Two friends who have sat numerous times over the years were willing to pose for these new pieces, and so work began in earnest during the early summer. The paintings as you see them now are after a day and a half’s work, approximately 9 hours.

‘Seated Nude’ (working title) was conceived as a study of red on red began on a dark Indian Red ground. With the warm and dark skin tones of the model against the deep crimson of the armchair, this Indian Red under-painting adds a richness and depth of tone as the patches of colour are placed over it. Between areas of warm and cool, small flashes of the Indian Red show through creating a vibrancy and glow.

work in progress – seated nude

‘Reclining Nude’ (working title) takes and develops some of the ideas from during the painting of ‘Tranquility’. Against the vibrancy of the rich reds and oranges of ‘Seated Nude’ this painting celebrates the pale and cool flesh tones of the female nude within a composition of a muted palette of harmonious coloured greys.

work in progress – Reclining nude

Throughout the summer I have also taught a number of courses where the focus has been on the ‘sustained pose’, my course at Caterham School, and West Dean College were both five-day poses and most recently on two two-week poses at the Slade School of Fine Art.

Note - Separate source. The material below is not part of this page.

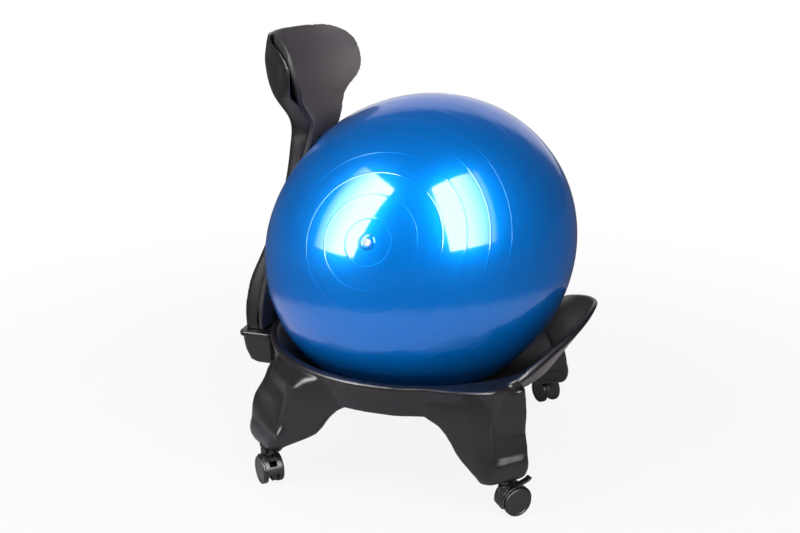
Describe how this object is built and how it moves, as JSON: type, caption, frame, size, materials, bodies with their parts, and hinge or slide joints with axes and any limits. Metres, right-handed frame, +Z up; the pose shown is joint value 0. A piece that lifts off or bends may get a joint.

Working from the model in this way offers students a much more thorough examination of the figure as evaluation, re-evaluation and revision are taking place constantly throughout the painting process. working on a painting intensively over a longer period of time means that some painting techniques and application differ to those when working on a painting for one session a week with drying time in-between. Working on a painting all day, every day on a course such as these means that as the paint surface continues to build-up it remains wet and becomes increasingly sticky over time. This easily results in colours becoming muddy as paint mixes and loss of colour saturation on a paint surface which has been over-worked.

As I embark on a period of intensive study on Painting the Nude I look forward to further study of the figure alongside an in-depth research on the history of the nude in painting.